Neoproterozoic glaciation: Reconciling low palaeolatitudes and the geologic record

Abstract

Paleomagnetic data for Neoproterozoic glacial deposits in South Australia and else-where verify glaciomarine deposition near the paleoequator. Tidal rhythmites from such deposits in South Australia display symmetrical ripples indicating decades of continuous wave activity, and also record the annual oscillation of sea level. In low and moderate latitudes the annual oscillation of sea level results mostly from seasonal changes in heat content of the sea, indicating extensive and long-lived open seas in low latitudes during Neoproterozoic glaciations. Neoproterozoic periglacial sand wedges 3+ m deep, marking polygons 10–30 m across, are closely comparable to periglacial wedges in present high latitudes and imply large (~40°C) seasonal changes of mean monthly temperature near the paleoequator.

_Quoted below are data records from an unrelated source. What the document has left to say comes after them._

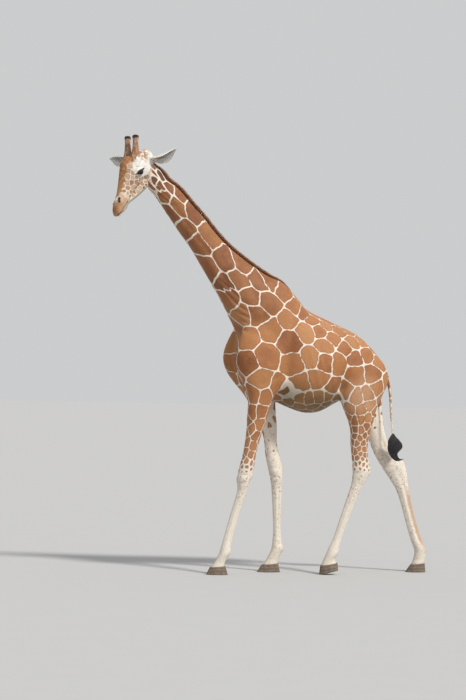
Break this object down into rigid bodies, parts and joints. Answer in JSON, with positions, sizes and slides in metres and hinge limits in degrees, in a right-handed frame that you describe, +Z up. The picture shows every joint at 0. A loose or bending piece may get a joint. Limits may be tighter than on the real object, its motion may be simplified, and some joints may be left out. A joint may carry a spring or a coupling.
{
  "type": "reticulated giraffe",
  "caption": "Adult reticulated giraffe walking slowly with its head turned a little to its left, one still animal at life size.",
  "frame": {"origin": "centre of the bounding box, on the floor under the animal", "axes": "+Z up; the animal faces -X and its left flank faces -Y"},
  "size_m": [3.2142, 0.7152, 4.1031],
  "materials": {
    "hide": "short coat of red-brown patches between narrow cream lines, cream below the knees",
    "mane": "stiff upright rust-brown hair",
    "tail_hair": "long black hair",
    "hoof": "dull grey-tan horn",
    "ossicone": "haired tan-brown with dark tips",
    "eye": "wet dark brown"
  },
  "bodies": {
    "root": {"front_left_upper": "hide", "front_left_lower": "hide", "hoof_front_left": "hoof", "front_right_upper": "hide", "front_right_lower": "hide", "hoof_front_right": "hoof", "hind_left_upper": "hide", "hind_left_lower": "hide", "hoof_hind_left": "hoof", "hind_right_upper": "hide", "hind_right_lower": "hide", "hoof_hind_right": "hoof", "eye_left": "eye", "ossicone_left": "ossicone", "ear_left": "hide", "eye_right": "eye", "ossicone_right": "ossicone", "ear_right": "hide", "mane": "mane", "tail": "hide", "tail_tuft": "tail_hair", "trunk": "hide", "neck": "hide", "head": "hide"}
  },
  "joints": []
}
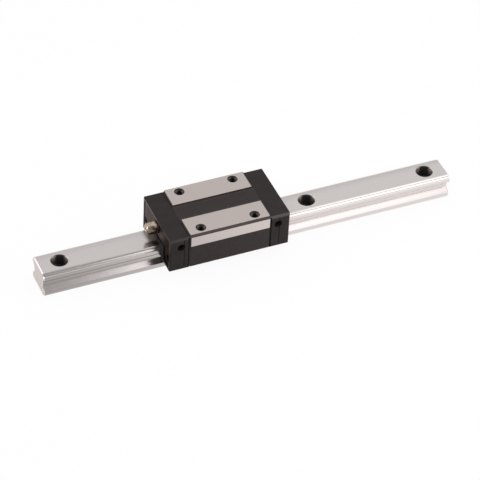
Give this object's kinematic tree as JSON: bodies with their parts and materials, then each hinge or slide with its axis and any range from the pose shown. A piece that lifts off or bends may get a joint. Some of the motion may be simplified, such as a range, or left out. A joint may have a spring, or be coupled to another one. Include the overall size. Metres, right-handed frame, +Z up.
{
  "type": "linear guide rail",
  "caption": "Straight profile rail with counterbored bolt holes, and a low square recirculating-ball carriage with tapped holes, end caps and a grease nipple that slides along it.",
  "frame": {"origin": "centre of the rail's underside", "axes": "+X along the rail away from the nipple end, +Y across the rail, +Z up out of the mounting face"},
  "size_m": [0.2, 0.034, 0.024],
  "materials": {
    "ground_rail_steel": "ground and polished, bright",
    "blackened_block_steel": "black oxide, with ground bare pads and side bands",
    "black_cap_plastic": "moulded, satin",
    "dark_seal_plate": "dark coated steel, satin",
    "seal_rubber": "smooth rubber",
    "retainer_plastic": "moulded",
    "guide_plastic": "moulded",
    "black_screw_steel": "black oxide",
    "nipple_brass": "turned, dull nickel over brass",
    "ball_steel": "polished",
    "spring_steel": "drawn wire"
  },
  "bodies": {
    "rail": {"guide_rail": "ground_rail_steel"},
    "carriage": {"carriage_block": "blackened_block_steel", "end_cap_left": "black_cap_plastic", "end_cap_right": "black_cap_plastic", "end_seal_plate_left": "dark_seal_plate", "end_seal_plate_right": "dark_seal_plate", "end_seal_lip_left": "seal_rubber", "end_seal_lip_right": "seal_rubber", "bottom_seal_near": "seal_rubber", "bottom_seal_far": "seal_rubber", "top_retainer": "retainer_plastic", "side_retainer_near": "retainer_plastic", "side_retainer_far": "retainer_plastic", "cap_screws_left": "black_screw_steel", "cap_screws_right": "black_screw_steel", "grease_port_plug": "black_screw_steel", "grease_nipple": "nipple_brass", "nipple_spring": "spring_steel", "ball_return_guide_left_near": "guide_plastic", "ball_return_guide_left_far": "guide_plastic", "ball_return_guide_right_near": "guide_plastic", "ball_return_guide_right_far": "guide_plastic", "ball_circuit_upper_near": "ball_steel", "ball_circuit_upper_far": "ball_steel", "ball_circuit_lower_near": "ball_steel", "ball_circuit_lower_far": "ball_steel"},
    "check_ball": {"nipple_check_ball": "ball_steel"}
  },
  "joints": [
    {"name": "carriage_slide", "type": "slide", "parent": "rail", "child": "carriage", "axis": [1, 0, 0], "range_m": [-0.056, 0.085]},
    {"name": "check_ball_press", "type": "slide", "parent": "carriage", "child": "check_ball", "axis": [1, 0, 0], "range_m": [0, 0.0004], "stiffness_N_per_m": 200, "deforming": ["nipple_spring"]}
  ]
}
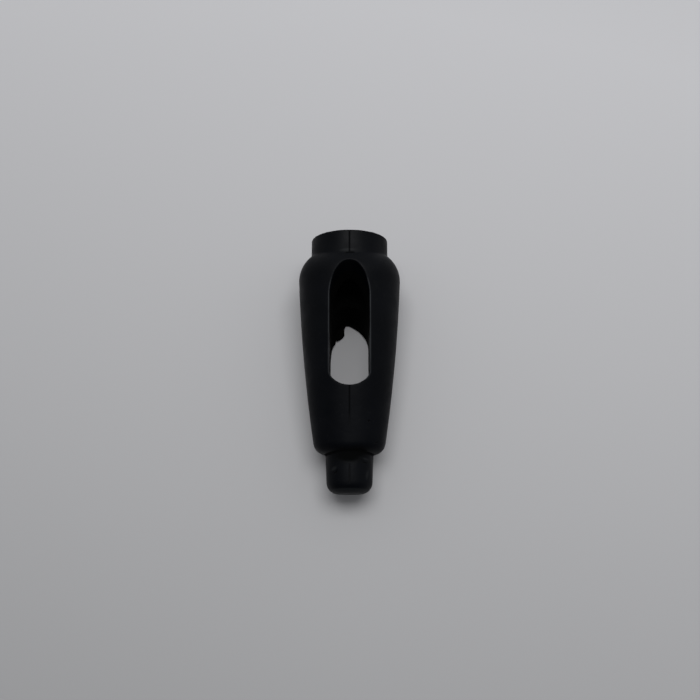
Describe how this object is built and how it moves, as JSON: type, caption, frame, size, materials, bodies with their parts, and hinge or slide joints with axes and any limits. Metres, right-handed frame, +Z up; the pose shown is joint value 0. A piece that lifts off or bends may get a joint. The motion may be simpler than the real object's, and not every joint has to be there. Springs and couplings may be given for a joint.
{
  "type": "strain relief bushing",
  "caption": "Tapered one-piece rubber cable bushing with a round collar, a swollen shoulder, a long open window through the body and a blunt tail.",
  "frame": {"origin": "middle of the footprint, on the surface that the bushing lies on", "axes": "+X across the body, +Y along its length towards the collar, +Z up, with the window's longer side facing up"},
  "size_m": [0.0204, 0.052, 0.018],
  "materials": {
    "black_rubber": "satin black moulded rubber with a fine grain"
  },
  "bodies": {
    "root": {"bushing": "black_rubber"}
  },
  "joints": []
}
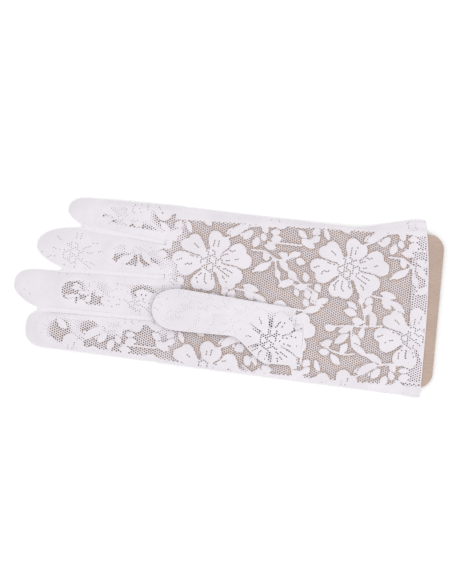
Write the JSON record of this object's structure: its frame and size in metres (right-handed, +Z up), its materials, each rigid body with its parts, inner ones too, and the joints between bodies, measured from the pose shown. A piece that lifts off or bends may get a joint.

Periglacial wedges did not form at high elevations on the Pleistocene equator where temperatures were well below 0°C throughout the year and temperature fluctuations were mainly diurnal, which militates against diurnal fluctuations as the cause of the Neoproterozoic wedges. An extremely large (50%) octupole component of the geomagnetic field is required to make true moderate latitudes appear paleoequatorial, whereas Proterozoic paleomagnetic data suggest a maximum octupole component of ≤30%. A snowball or slushball Earth is difficult to reconcile with open seas and large seasonal temperature-changes in low paleolatitudes. A Proterozoic high obliquity (>54°) resulting from the Moon-producing single giant impact may explain glaciation and strong seasonality on the equator, but a mechanism is required to subsequently reduce the obliquity. At present the Neoproterozoic paleomagnetic and glacial records cannot be reconciled satisfactorily, demanding further wide-ranging research.